Category Archives: contextual and theoretical studies

super 8

After seeing a teaser trailer several months ago during a late night Youtube crawl after college, “Super 8” ;eft a lasting impression on me because of its secretive nature.
A brain child of film creating legends Steven Spielberg and J.J Abrams, “super 8” promised to be a very sci fi feature, even with the limited information provided about the plot previous to its release.
I saw this film today and as expected I didn’t know what to expect. The setting was very E.T, the props and scenery very accurate to the era and the costumes were impeccable.
The cast (in Spielberg tradition) comprised of children, with some excellent performances from the leading roles: Mary Elle Fanning portrayed a convincing role as the daughter of a local trouble maker and expressed fantastic emotion with a great sense of pacing and comedic timing, as well as having the ability to cry on cue.
Joel Courtney played a fantastic young hero and had the face of an angel. He really got into the character of an introverted and talented artist who was misunderstood by his father and liked the “bad” girl regardless of her father’s reputation.

The effects were incredible, the real time ballistics would have put Michael Bay to shame and the computer generated sections integrated seamlessly with the footage.

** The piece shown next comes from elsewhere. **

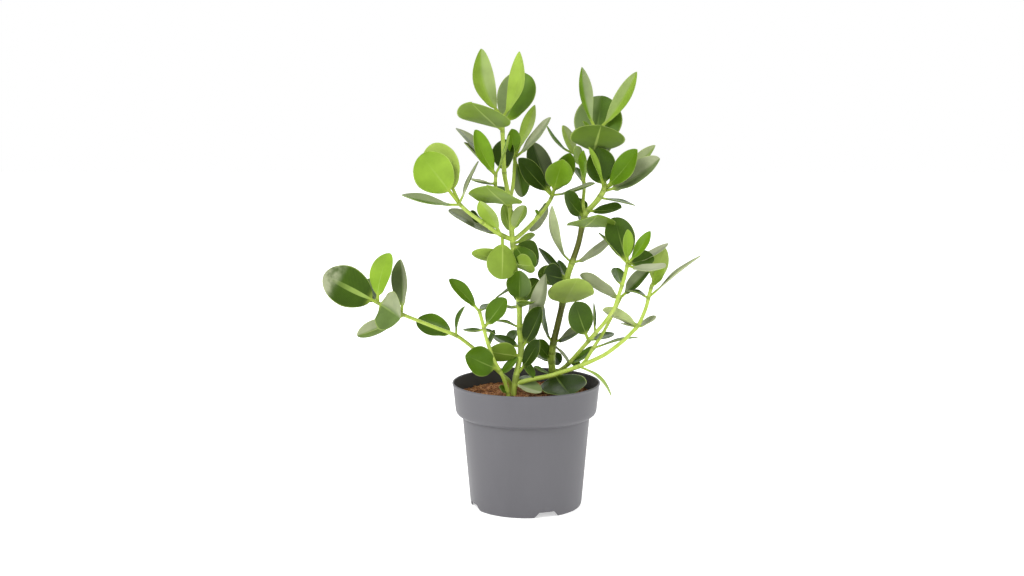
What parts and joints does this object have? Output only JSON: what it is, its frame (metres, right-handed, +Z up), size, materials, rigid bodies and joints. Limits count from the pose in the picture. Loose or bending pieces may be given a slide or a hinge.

However, there was one slightly annoying event that kept cropping up in terms of suspense and surprise: I noticed a pattern that went along the lines of…

Mild Action.
Beginning of a line.
Cut off mid way by bigger action.

I wouldn’t have minded if this only occurred once, but five times was just a bit excessive.

Another credit was to the actual concealment of the creature’s identity, similar to the Cloverfield beast but with better implementation. What also set this film apart was how dark it was, both in plot and in visuals, mostly due to the night time setting, you increased use of violence and the language of the cast, including plenty of cussing from the children and an unexpected use of the “f” word.

Overall, “Super 8” is definitely a “Spielberg” masterpiece, with excellent effects, a talented cast, an interesting plot and emotional musical score. The ever present bikes and water tower usage were staples throughout but seemed to work and there was the added bonus of seeing the alleged “Super 8” film made by the children themselves. Although in parts the film was a bit disorientating it is definitely worth a watch and thoroughly enjoyable.

Just make sure to have a lid on your drink.